By Evonne Yiu, United Nations University Institute for the Advanced Study of Sustainability (UNU-IAS)
Japan’s potato chip fans recently went on a panicked buying spree as the country’s snack food companies were forced to partially halt production of the favorite crisps. But while this episode of food scarcity is not a food crisis, its cause — an unprecedented series of typhoons that destroyed domestic potato crops — is an attention-grabbing indicator of the need to improve food system resilience in the face of increasing climate change.
In August 2016, Hokkaido, the nation’s northernmost island prefecture, was lashed by four typhoons.

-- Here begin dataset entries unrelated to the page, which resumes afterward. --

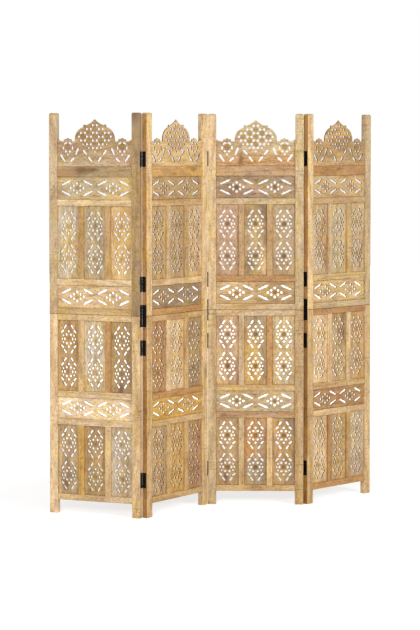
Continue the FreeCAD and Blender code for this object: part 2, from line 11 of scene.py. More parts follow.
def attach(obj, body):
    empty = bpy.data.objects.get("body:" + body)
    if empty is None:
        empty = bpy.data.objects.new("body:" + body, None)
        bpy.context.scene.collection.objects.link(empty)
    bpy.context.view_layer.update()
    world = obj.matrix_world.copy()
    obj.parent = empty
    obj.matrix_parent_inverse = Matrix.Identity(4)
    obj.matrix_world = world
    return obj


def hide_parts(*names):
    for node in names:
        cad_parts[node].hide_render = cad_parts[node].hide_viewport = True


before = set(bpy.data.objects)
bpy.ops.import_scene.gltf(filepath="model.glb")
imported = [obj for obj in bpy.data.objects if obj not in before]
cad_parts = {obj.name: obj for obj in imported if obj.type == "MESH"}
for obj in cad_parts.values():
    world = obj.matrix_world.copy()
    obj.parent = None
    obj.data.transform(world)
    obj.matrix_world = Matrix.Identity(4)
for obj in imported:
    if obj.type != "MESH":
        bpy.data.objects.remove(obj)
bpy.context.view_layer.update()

# The camera stands 8.3 m away, to the left and nearly as high as the top of the screen, with a long
# lens. Its shift keeps the whole screen in the picture.
camera = bpy.data.objects.new("camera", bpy.data.cameras.new("camera"))
camera.data.lens = 114.0
camera.data.shift_y = -0.15
camera.location = (-2.7517, -7.8581, 1.5236)
camera.rotation_euler = (math.radians(90 - 2.199), 0, math.radians(-18.909))
bpy.context.scene.collection.objects.link(camera)
bpy.context.scene.camera = camera
bpy.context.scene.view_settings.view_transform = "Standard"


def wire(tree, kind, sockets=None, **settings):
    """Adds a node, and fills its sockets with values or joins them to other nodes."""
    made = tree.nodes.new(kind)
    for key, value in settings.items():
        setattr(made, key, value)
    for key, value in (sockets or {}).items():
        if isinstance(value, bpy.types.NodeSocket):
            tree.links.new(value, made.inputs[key])
        else:
            made.inputs[key].default_value = value
    return made


def empty_material(name):
    """A material with nothing in it but its output."""
    material = bpy.data.materials.new(name)
    material.use_nodes = True
    material.node_tree.nodes.clear()
    output = material.node_tree.nodes.new("ShaderNodeOutputMaterial")
    return material, material.node_tree, output.inputs["Surface"]


# Studio: a flat white floor under the screen, two large soft lamps in front and an even sky.
floor_size = 15.0
floor_bm = bmesh.new()
bmesh.ops.create_grid(floor_bm, x_segments=1, y_segments=1, size=floor_size)
floor_mesh = bpy.data.meshes.new("floor")
floor_bm.to_mesh(floor_mesh)
floor_bm.free()
floor = bpy.data.objects.new("floor", floor_mesh)
bpy.context.scene.collection.objects.link(floor)
floor_paint, tree, surface = empty_material("white floor")
path = wire(tree, "ShaderNodeLightPath")
seen = wire(tree, "ShaderNodeMath", {0: path.outputs["Is Camera Ray"], 1: path.outputs["Is Glossy Ray"]},
            operation="MAXIMUM")
seen = wire(tree, "ShaderNodeMath", {0: seen.outputs[0], 1: path.outputs["Is Transmission Ray"]},
            operation="MAXIMUM")
matt = wire(tree, "ShaderNodeBsdfDiffuse", {"Color": (0.80, 0.80, 0.80, 1)})
there = wire(tree, "ShaderNodeTexCoord")
away = wire(tree, "ShaderNodeVectorMath", {0: there.outputs["Object"]}, operation="LENGTH")
lift = wire(tree, "ShaderNodeMapRange", {
    "Value": away.outputs["Value"], "From Min": 1.0, "From Max": 3.5, "To Min": 0.55, "To Max": 1.0})
lift = wire(tree, "ShaderNodeMath", {0: seen.outputs[0], 1: lift.outputs[0]}, operation="MULTIPLY")
glow = wire(tree, "ShaderNodeEmission", {"Color": (1, 1, 1, 1), "Strength": lift.outputs[0]})
both = wire(tree, "ShaderNodeAddShader", {0: matt.outputs[0], 1: glow.outputs[0]})
tree.links.new(both.outputs[0], surface)
floor_mesh.materials.append(floor_paint)

world = bpy.data.worlds.new("studio")
world.use_nodes = True
bpy.context.scene.world = world
tree = world.node_tree
tree.nodes.clear()
path = wire(tree, "ShaderNodeLightPath")
seen = wire(tree, "ShaderNodeMath", {0: path.outputs["Is Camera Ray"], 1: path.outputs["Is Glossy Ray"]},
            operation="MAXIMUM")
seen = wire(tree, "ShaderNodeMath", {0: seen.outputs[0], 1: path.outputs["Is Transmission Ray"]},
            operation="MAXIMUM")
strength = wire(tree, "ShaderNodeMapRange", {"Value": seen.outputs[0], "To Min": 0.45, "To Max": 1.0})
sky = wire(tree, "ShaderNodeBackground", {"Color": (1, 1, 1, 1), "Strength": strength.outputs[0]})
wire(tree, "ShaderNodeOutputWorld", {"Surface": sky.outputs[0]})

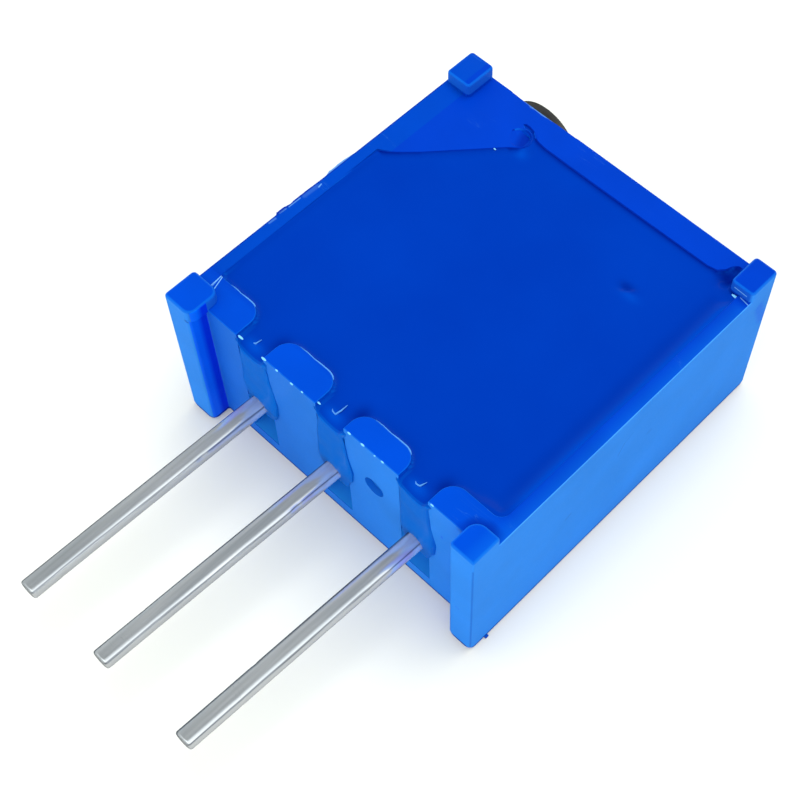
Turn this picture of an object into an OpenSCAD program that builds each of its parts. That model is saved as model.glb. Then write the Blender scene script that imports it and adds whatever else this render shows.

The resulting floods drastically reduced agricultural harvests, including the autumn harvest of a particular variety of potato used to make chips. Although potato chip production is slowly recovering with the help of other potato sources, this incident highlights one example of precarious risk management in Japan’s agricultural supply chains.
Historically, Hokkaido has rarely experienced typhoons, but this is changing with new weather patterns including higher average temperatures, longer summer days, more rain and less snowfall. Because Hokkaido is home to nearly one fourth of Japan’s arable land and is the country’s leading producer of major agricultural products — including wheat, soybeans and potatoes — the prefecture exemplifies how the impacts of climate change could have profound consequences for domestic crop security.